European Commission President Juncker told May that he respects Britain's constitutional order and that the timing of Brexit is in the hands of British authorities, EU spokeswoman Mina Andreeva said after the brief call.
The calls came a day after a High Court ruling that the government needs Parliament's approval before invoking Article 50 of the EU treaty, which formally begins a two-year countdown to Britain's exit. The decision by the three-man court has the potential to delay that process.
The government is appealing the ruling at the Supreme Court with a hearing expected next month. If the country's highest court rules against the government, Parliament will become directly involved in discussions over how the Brexit process begins.

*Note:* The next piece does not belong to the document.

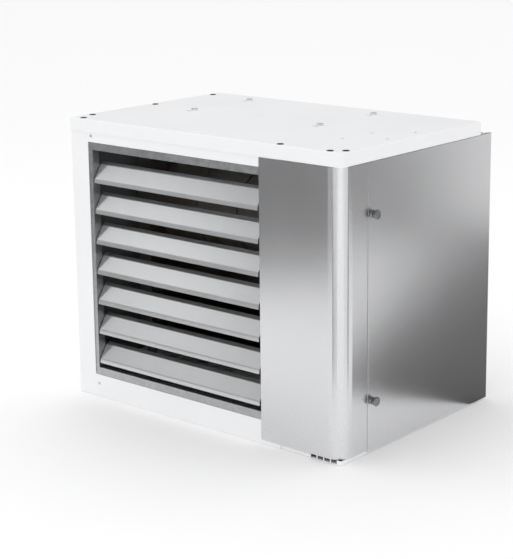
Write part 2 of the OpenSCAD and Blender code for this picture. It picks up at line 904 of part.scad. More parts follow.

A number of lawmakers from opposition parties, in particular, have made clear they want assurances from the government that it won't be going for a so-called "hard Brexit" that will see Britain leave the European single market of more than 500 million people.

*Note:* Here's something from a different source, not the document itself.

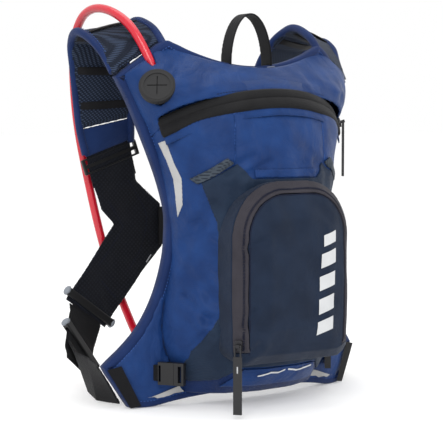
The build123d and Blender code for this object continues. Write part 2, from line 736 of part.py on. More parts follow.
# Bite valve on the hose's end, lying on the surface
hose_end = Vector(*hose_points[-1])
valve_along = (hose_end - Vector(*hose_points[-2])).normalized()
valve_plane = Plane(hose_end, x_dir=(0, 0, 1), z_dir=valve_along)
with BuildPart(valve_plane) as bite_valve_body:
    Cylinder(valve_diameter / 2, valve_length, align=(Align.CENTER, Align.CENTER, Align.MIN))
    fillet(bite_valve_body.edges(), 0.8)
mouth_middle = hose_end + valve_along * valve_length
with BuildPart(Plane(mouth_middle, x_dir=(0, 0, 1), z_dir=valve_along)) as bite_valve_mouthpiece:
    with BuildSketch(Plane(mouth_middle, x_dir=(0, 0, 1), z_dir=valve_along)):
        Circle(5.6)
    with BuildSketch(Plane(mouth_middle + valve_along * 12, x_dir=(0, 0, 1), z_dir=valve_along)):
        Ellipse(6.6, 9.5)
    with BuildSketch(Plane(mouth_middle + valve_along * 24, x_dir=(0, 0, 1), z_dir=valve_along)):
        Ellipse(4.4, 10)
    loft()
lever_middle = hose_end + valve_along * (valve_length * 0.55) + Vector(0, 0, valve_diameter / 2 + gap)
with BuildPart(Plane(lever_middle, x_dir=valve_along, z_dir=(0, 0, 1))) as shutoff_lever:
    Cylinder(lever_width / 2, lever_thickness, align=(Align.CENTER, Align.CENTER, Align.MIN))
    Box(lever_length, lever_width * 0.7, lever_thickness, align=(Align.MAX, Align.CENTER, Align.MIN))

nodes = {
    "upper_yoke": upper_yoke, "front_panel": front_panel, "side_panel_left": side_panel_left,
    "side_panel_right": side_panel_right, "bottom_panel": bottom_panel,
    "main_zip_tape": main_zip_tape, "cable_port": cable_port, "back_panel_foam": back_panel,
    "back_panel_mesh": back_mesh, "edge_binding": edge_binding, "side_wing_left": side_wing_left,
    "side_wing_right": side_wing_right, "grab_handle": grab_handle,
    "carrier_panel": carrier_panel, "stow_pocket_hem": stow_hem, "bottom_flap": bottom_flap,
    "carrier_top_tab_left": carrier_top_tab_left, "carrier_top_tab_right": carrier_top_tab_right,
    "pocket_gusset": pocket_gusset,
    "pocket_front": pocket_front, "pocket_zip_tape": pocket_zip_tape,
    "reflective_strip_left": reflective_strip_left, "reflective_strip_right": reflective_strip_right,
    "chest_clip_base": chest_clip_base, "chest_clip_slide": chest_clip_slide,
    "chest_clip_button": chest_clip_button, "main_zip_slider": main_zip_slider,
    "main_zip_pull": main_zip_pull, "pocket_zip_slider": pocket_zip_slider,
    "pocket_zip_pull": pocket_zip_pull, "bladder": bladder, "bladder_slide_bar": bladder_slide_bar,
    "bladder_hanger": bladder_hanger, "bladder_outlet": bladder_outlet,
    "release_button": release_button, "hose_inner": hose_inner, "hose": hose,
    "bite_valve_body": bite_valve_body, "bite_valve_mouthpiece": bite_valve_mouthpiece,
    "shutoff_lever": shutoff_lever,
}
harness_names = ["shoulder_strap", "strap_end_band", "ladder_lock", "chest_elastic", "lower_webbing",
                 "upper_adjuster", "lower_adjuster"]
for name, pieces, buckle in (("left", left, left_buckle), ("right", right, right_buckle)):
    for harness_name, piece in zip(harness_names, pieces):
        nodes[harness_name + "_" + name] = piece
    nodes["carrier_buckle_female_" + name] = buckle[0]
    nodes["carrier_buckle_male_" + name] = buckle[1]
    nodes["buckle_tail_" + name] = buckle[2]

for name, piece in nodes.items():
    piece.part.label = name
    export_step(piece.part, "parts/" + name + ".step")
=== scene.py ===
import json
import math

import bmesh
import bpy
import numpy as np
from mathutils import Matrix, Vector, noise


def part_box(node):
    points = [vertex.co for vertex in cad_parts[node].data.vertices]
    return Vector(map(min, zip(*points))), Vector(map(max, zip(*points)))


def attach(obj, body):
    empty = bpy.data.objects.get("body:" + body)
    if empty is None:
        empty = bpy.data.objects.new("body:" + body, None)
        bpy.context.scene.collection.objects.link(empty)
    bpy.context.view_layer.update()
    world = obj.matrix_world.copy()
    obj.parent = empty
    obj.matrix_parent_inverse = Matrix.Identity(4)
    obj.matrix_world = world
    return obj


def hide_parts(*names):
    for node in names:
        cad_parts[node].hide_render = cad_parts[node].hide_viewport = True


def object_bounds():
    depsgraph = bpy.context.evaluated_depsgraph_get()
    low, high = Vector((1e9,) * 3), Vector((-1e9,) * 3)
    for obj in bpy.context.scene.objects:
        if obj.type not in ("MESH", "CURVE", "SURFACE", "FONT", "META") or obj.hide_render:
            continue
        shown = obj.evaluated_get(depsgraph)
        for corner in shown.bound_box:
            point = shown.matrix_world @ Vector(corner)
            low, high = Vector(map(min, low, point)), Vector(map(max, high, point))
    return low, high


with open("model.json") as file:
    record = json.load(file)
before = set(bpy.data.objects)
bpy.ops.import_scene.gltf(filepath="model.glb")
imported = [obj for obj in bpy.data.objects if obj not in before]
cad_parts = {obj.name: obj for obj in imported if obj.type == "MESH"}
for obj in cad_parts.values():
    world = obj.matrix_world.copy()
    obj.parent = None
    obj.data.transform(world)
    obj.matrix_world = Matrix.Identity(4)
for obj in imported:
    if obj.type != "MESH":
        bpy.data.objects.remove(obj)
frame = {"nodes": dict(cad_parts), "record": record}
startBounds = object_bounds()
scene = bpy.context.scene


def mm(*values):
    return Vector(values) / 1000


# Camera
cameraSettings = {"target": (-26.8, 14.2, 195), "azimuth": -33, "elevation": 4.17, "distance": 1500,
                  "lens": 110.35}


def makeCamera(s):
    turn, lift = math.radians(s["azimuth"]), math.radians(s["elevation"])
    back = Vector((math.sin(turn) * math.cos(lift), -math.cos(turn) * math.cos(lift), math.sin(lift)))
    camera = bpy.data.objects.new("camera", bpy.data.cameras.new("camera"))
    camera.data.lens = s["lens"]
    camera.data.clip_start = 0.05
    camera.location = mm(*s["target"]) + back * s["distance"] / 1000
    camera.rotation_mode = "QUATERNION"
    camera.rotation_quaternion = (-back).to_track_quat("-Z", "Y")
    scene.collection.objects.link(camera)
    scene.camera = camera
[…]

The court decision on Thursday has stoked speculation that May will look to call an early general election in the spring of next year. Her Conservative Party stands to win an overwhelming majority, according to a run of opinion polls.
A number of pro-Brexit newspapers reacted with venomous anger to the court decision, arguing that it goes against the will of the British people stemming from the June 23 referendum and slows down the unchecked arrival of immigrants from other EU countries into Britain.
The Daily Mail tabloid front page characterized the three High Court judges as "Enemies of the People." Its editorial complained that "three members of an out of touch clique" were willing to frustrate the wishes of the more than 17 million people who voted in favor of leaving the 28-nation EU bloc.
The more measured Daily Telegraph headlined its front page: "The judges versus the people," and carried a front-page column by UK Independence Party interim leader Nigel Farage saying the court ruling means that "a great betrayal is underway."